Within a couple of weeks, she obtained the space and worked multiple jobs to keep it. Immediately she began crafting gifts, gathering fabrics and printing literature and zines.

“I thought to myself, ‘We need another space where people can come and talk about stuff  from radical ideas to yard farms to just challenging the idea of capitalism and our place in it.’ It’s OK to have those conversations. It’s really healthy. So I just did whatever I could to pay the rent. Things just kept coming to me, and I thought, ‘What do I really want this to be? What don’t we have in this town?’”

For Schnepp, it was an open space for an exchanging of ideas without the pressure to consume or spend money, but she wasn’t seeing her dream come to life in the office space she was renting. But when friend and co-operator of The Hive, Alec Tippett, informed Schnepp of a larger open space for less money next to the studio, she took it.
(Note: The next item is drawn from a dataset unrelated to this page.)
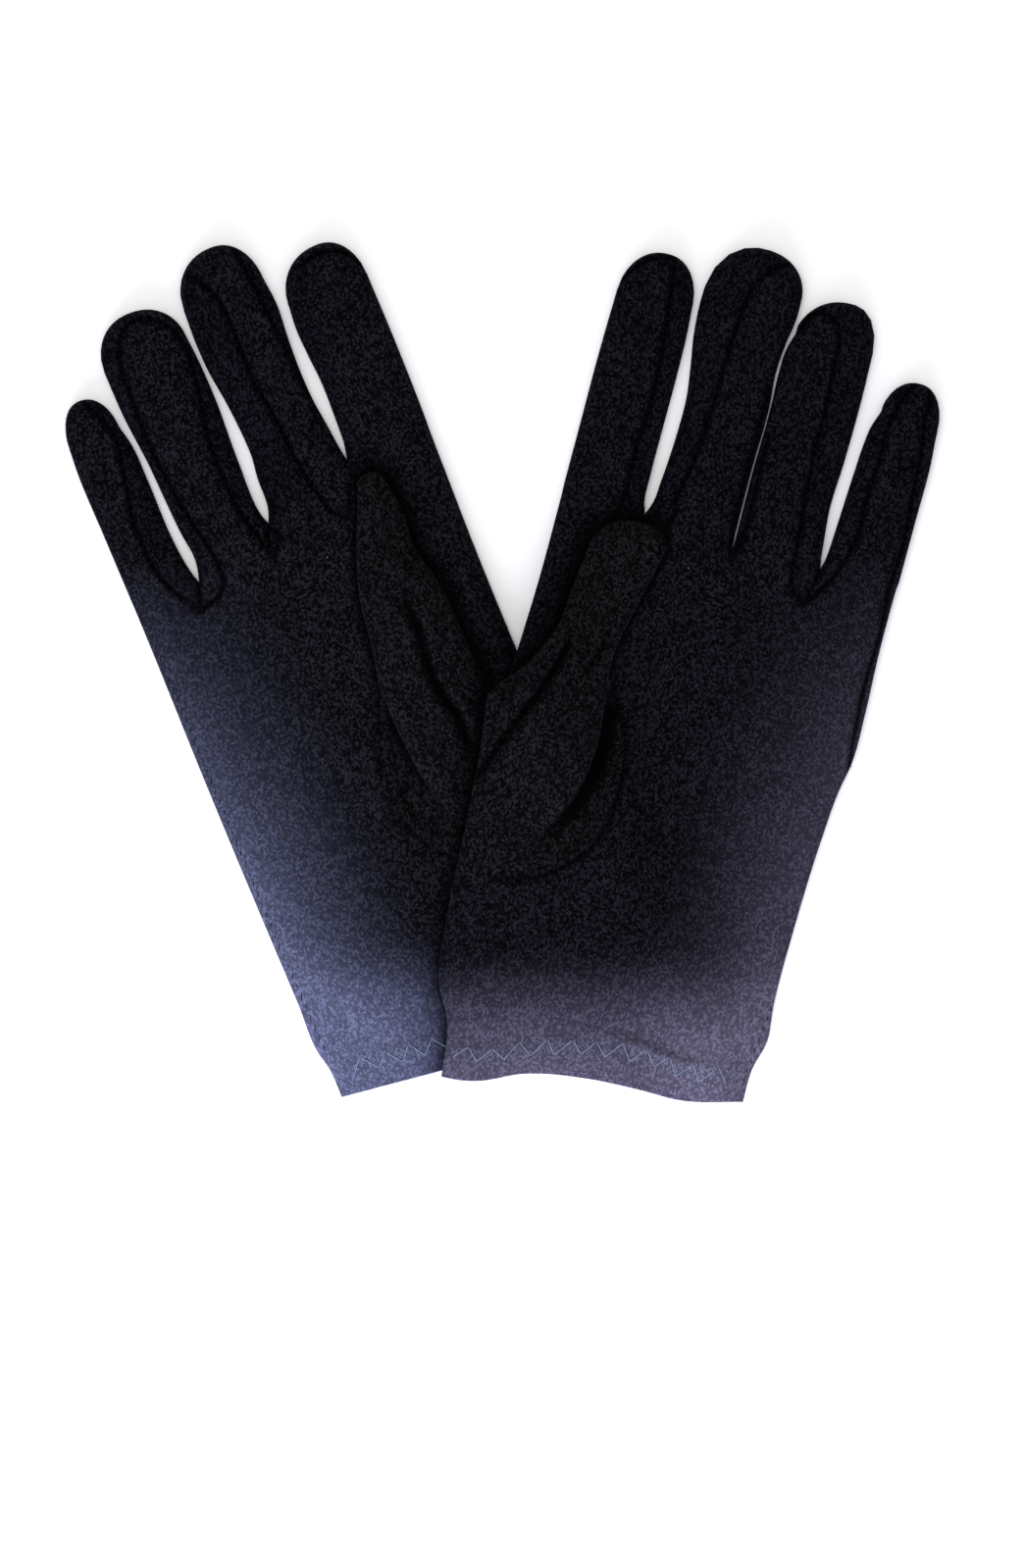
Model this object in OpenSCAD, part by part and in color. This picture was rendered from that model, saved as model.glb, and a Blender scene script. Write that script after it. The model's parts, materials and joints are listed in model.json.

Now, in her space on Phoenix Avenue just south of the train tracks, Re-Birthday has a lobby which hosts all-ages shows and art galleries and welcomes the community to sit and relax for no cost.

“I’m offering various shades of beauty within these walls. Beautiful things, literature and a space for you to come chill out. You don’t have to buy anything, but if you want to unwind and recoup, come read a book in the free lending library, come sit and listen to a record of a local band that you’ve never heard. Just go within for a little without feeling pressure to shell out cash.”

Schnepp, 29, continues to be inspired by the community, specifically with work being done at the Flea Market and Taala Hooghan, an indigenous-established collective and info shop. Like Taala Hooghan, Re-Birthday offers local music, arts and crafts, as well as literature and zines on capitalism, indigenous cultures and social issues. Her aim, ultimately, is “to foster an environment that provides a kind of sanctuary for the weary, vulnerable and marginalized, as well as the already empowered and activated individual, from every walk of life,” she says.

While Re-Birthday focuses on community and ideas, it also acts as a catalyst for Schnepp’s own change. With the recent passing of three close friends, Ash Rickli, Petter Bechman and Seth Sharkey, all of whom inspired Schnepp in some way, she uses the shop and her memories of them to guide her toward her own rebirth.

“The last eight years have been about self-exploration. Another emphasis of the shop is self-care. The most important place to start is with yourself. My personal journey has been about cleaning out the skeletons in my closet and saying, ‘I got nothing to hide. Let’s talk about this.’ There’s nothing I’m unwilling to talk about,” says Schnepp. “Re-Birthday is about growing; it’s about going through the birth canal, being reborn to yourself and saying, ‘I can be a new person today.’ It is my responsibility to inform other white people of whose land this really was and have the ever-present conversation about privilege.”